6130 ldc - whitefish bay, wisconsin
6130 LDC is a small architectural intervention in the center of an historic mansion on Milwaukee’s East Side, an impressive structure built in 1893 that had fallen into disrepair. Purchased in 2006 by a young family of five, the existing house offered an abundance of space but had one major flaw: a gratuitous, disjointed antechamber with convoluted winding stairs in the center of the mansion, a physical bottleneck that divided the building in two separate parts and obstructed the circulatory and visual flow between them. This project illustrates how a small but precise architectural incision can re-energize the tired bones of a dysfunctional historic building in an effort to accommodate changing preferences and use patterns.
The removal and gutting of the existing space created a strategic void, making room for the surgical insertion of an architectonic device that spatially redefines the entry, reorganizes the circulation, and opens up interior sightlines.
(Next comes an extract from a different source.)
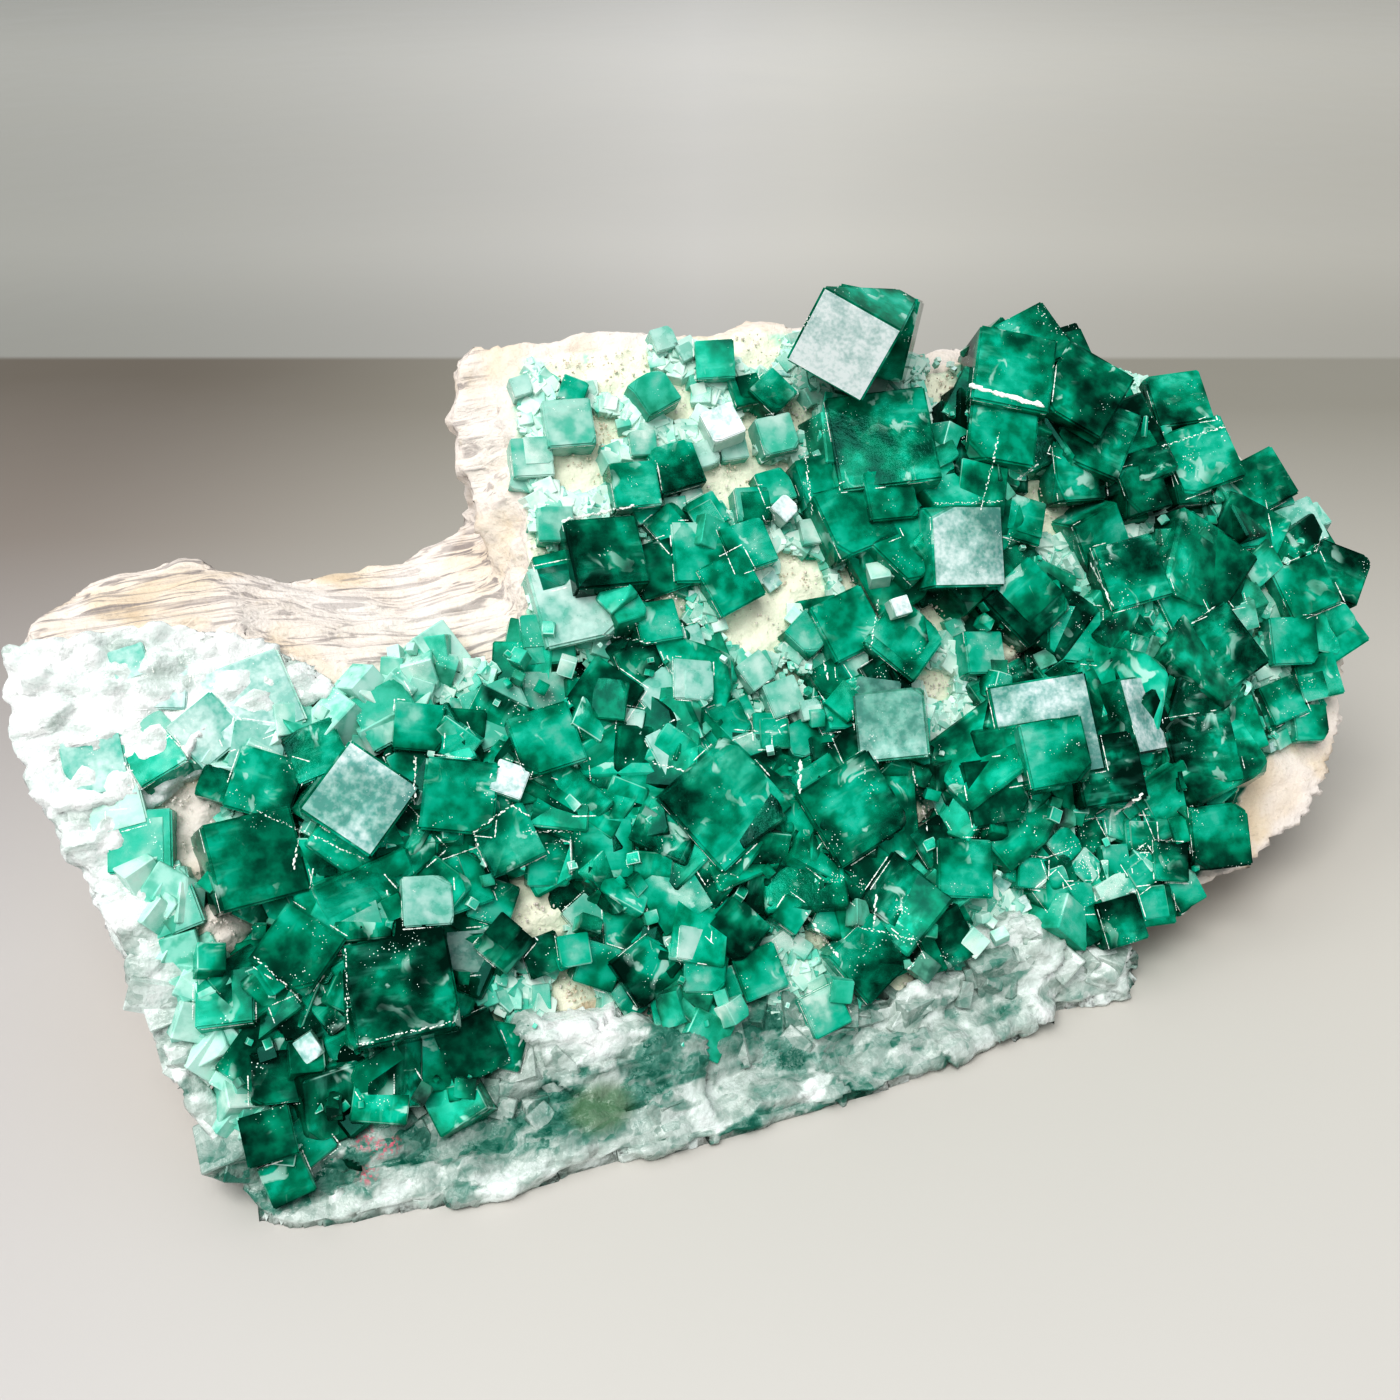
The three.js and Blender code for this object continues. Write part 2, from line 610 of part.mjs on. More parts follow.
const rock = loft(ROCK.map(rockRing));
const pale = bodiesOf(paleSolid().subtract(bedSolid(GAP, BED_MARGIN)))[0];

const bigCrystals = [
  ...LEFT_BANK, ...MIDDLE_BANK, ...RIGHT_BANK, ...LOWER_RIGHT_ROWS, ...SUMMIT, ...CROWN, ...PLATE_CRYSTALS,
];
const crystals = joined([...bigCrystals, ...fillCrystals(bigCrystals)]);
const grownRoom = crystals.subtract(bedSolid(BED_BELOW, BED_MARGIN));
const crystalBodies = bodiesOf(grownRoom.subtract(swollen(pale, 1.5 * GAP)).subtract(swollen(rock, GAP)));

addPiece('matrix_rock', rock, rockLook);
addPiece('massive_fluorite', pale, paleLook);
crystalBodies.forEach((body, i) => {
  const name = i === 0 ? 'crystal_druse' : `lone_crystal_${String(i).padStart(2, '0')}`;
  addPiece(name, body, i === 0 ? greenLook : lightGreenLook);
});

// The part's own origin is the middle of its footprint, on the surface that it rests on.
const reach = new THREE.Box3().setFromObject(cluster);
const middle = reach.getCenter(new THREE.Vector3());
cluster.position.set(-middle.x, -middle.y, -reach.min.z);

export default cluster;
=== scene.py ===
# %% [markdown]
# # A cluster of green fluorite cubes
# The specimen is a leaning slab of cream rock. One face is grown over with deep green cubes, and
# white to mint fluorite edges it along the table and up the left side. Blender loads the packed
# solids as a fixed frame first, so that every piece made here lands where the solids say. All the
# measures below are millimetres in the work's own frame: along the front edge, up the leaning
# face, and out of it. One shift at the end of each mesh takes them to the frame in metres.

# %% The frame
import math

import bmesh
import bpy
import numpy as np
from mathutils import Matrix, Vector, noise
from mathutils.bvhtree import BVHTree


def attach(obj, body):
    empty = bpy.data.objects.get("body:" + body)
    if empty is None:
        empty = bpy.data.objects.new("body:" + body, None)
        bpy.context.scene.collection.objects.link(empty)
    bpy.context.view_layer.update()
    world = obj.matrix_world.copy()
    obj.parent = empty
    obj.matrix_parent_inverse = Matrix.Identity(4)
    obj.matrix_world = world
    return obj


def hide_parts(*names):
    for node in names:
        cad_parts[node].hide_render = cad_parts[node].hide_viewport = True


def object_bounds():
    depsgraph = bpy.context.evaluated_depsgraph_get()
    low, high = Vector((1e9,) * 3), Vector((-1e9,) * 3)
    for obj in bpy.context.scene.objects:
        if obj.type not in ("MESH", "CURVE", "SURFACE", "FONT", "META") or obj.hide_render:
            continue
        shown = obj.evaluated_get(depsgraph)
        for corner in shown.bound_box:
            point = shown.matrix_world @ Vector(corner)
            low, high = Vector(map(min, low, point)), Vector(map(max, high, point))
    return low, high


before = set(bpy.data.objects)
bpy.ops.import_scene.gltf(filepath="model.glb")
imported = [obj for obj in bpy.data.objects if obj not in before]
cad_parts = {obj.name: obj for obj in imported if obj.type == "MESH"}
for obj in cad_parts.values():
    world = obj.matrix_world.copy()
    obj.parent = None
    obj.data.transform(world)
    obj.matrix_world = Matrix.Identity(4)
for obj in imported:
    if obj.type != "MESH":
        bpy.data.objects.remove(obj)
CAD_LOW, CAD_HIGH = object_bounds()
MM = 0.001
WORK_LOW = np.array((-33.0, -10.93, 0.0))  # the specimen's lowest corner in the work's own measures
SHIFT = np.array(CAD_LOW) / MM - WORK_LOW
print("solids, mm:", [round(side / MM, 1) for side in CAD_HIGH - CAD_LOW])

# %% [markdown]
# The crystal face rises at 48 degrees. A place on it is easiest to give as two lengths, along and
# up, so these helpers turn such a pair into a point. Crystals were read where the eye sees them in
# the picture, so towards_eye slides a place along the line of sight until it stands proud.

# %% Places on the leaning face
SLOPE = math.radians(48)
EYE = Vector((19, -193, 228))
ACROSS = Vector((1, 0, 0))
UP_FACE = Vector((0, math.cos(SLOPE), math.sin(SLOPE)))
OUT = Vector((0, -math.sin(SLOPE), math.cos(SLOPE)))
FACE_BASIS = Matrix((ACROSS, UP_FACE, OUT)).transposed()


def on_face(along, up, out=0.0):
    return ACROSS * along + UP_FACE * up + OUT * out


def towards_eye(along, up, stand):
    place = on_face(along, up)
    sight = (EYE - place).normalized()
    return place + sight * (stand / sight.dot(OUT))


def seen_place(point):
    """Where on the plane of the face the eye sees a point, as along and up."""
    sight = (EYE - point).normalized()
    flat = point - sight * (point.dot(OUT) / sight.dot(OUT))
    return flat.dot(ACROSS), flat.dot(UP_FACE)


def metres(points):
    """Work measures to the frame's metres, kept inside the box of the solids."""
    moved = (np.asarray(points, dtype=float) + SHIFT) * MM
    return np.clip(moved, np.array(CAD_LOW), np.array(CAD_HIGH))


print("from the eye to the middle of the face, mm:", round((EYE - on_face(125, 80)).length))


# %% [markdown]
# The picture was taken by hand from the front left, looking down at 32 degrees. The camera stands
# where the straight lines of the table and the specimen meet that view.

# %% The camera
CAMERA_PLACE = np.array((19.1, -192.7, 228.0))
CAMERA_PITCH = math.radians(32)
CAMERA_YAW = math.radians(19.28)
camera_data = bpy.data.cameras.new("camera")
camera_data.lens = 36.1
camera_data.sensor_width = 36
camera_data.clip_start = 0.01
camera = bpy.data.objects.new("camera", camera_data)
bpy.context.collection.objects.link(camera)
camera.location = (CAMERA_PLACE + SHIFT) * MM
camera.rotation_euler = (math.pi / 2 - CAMERA_PITCH, 0, -CAMERA_YAW)
bpy.context.scene.camera = camera
print("camera at", [round(value, 3) for value in camera.location])

# %% [markdown]
# A shader is a small tree of nodes. It could be drawn by hand in the shader editor, but in code it
# can be read, repeated and changed in one place. These short helpers keep the trees below readable:
# they add a node and plug its inputs, do sums on values and on vectors, and draw out a place.

# %% Short ways to add a node and do sums


def add_node(tree, kind, inputs=(), **settings):
    """Adds a node. inputs holds values or sockets, in a list by order or in a dictionary by name."""
    node = tree.nodes.new(kind)
    for name, value in settings.items():
        setattr(node, name, value)
    pairs = inputs.items() if isinstance(inputs, dict) else enumerate(inputs)
    for key, value in pairs:
        if isinstance(value, bpy.types.NodeSocket):
            tree.links.new(value, node.inputs[key])
        elif value is not None:
            node.inputs[key].default_value = value
    return node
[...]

Deliberately avoiding historicist mimicry, the carefully designed joinery and precise assembly instead echoes and celebrates the very ethos of craft that typifies the architecture of the original mansion. The entire installation is based on a simple kit of milled 1x and 2x wood boards, which, depending on their orientation, width, and combination, serve as structural framing, screening fins, risers, treads, and trim, respectively.
Like a suture, the tightly spaced vertical fins delicately pierce through the three levels of the house and literally stitch them together; they cradle new stairs and transform into the cadenced ceiling of the new foyer before folding down as a screen wall to articulate the boundaries between foyer and adjacent living spaces. On the upper level, translucent glass suspended between the wood fins give the adjacent master suite a level of privacy while allowing light to filter into the foyer. As the fins pierce through the floor and extend into the lower level, they become the framework for a translucent wall that provides enigmatic glimpses from the stairs into the basement gym.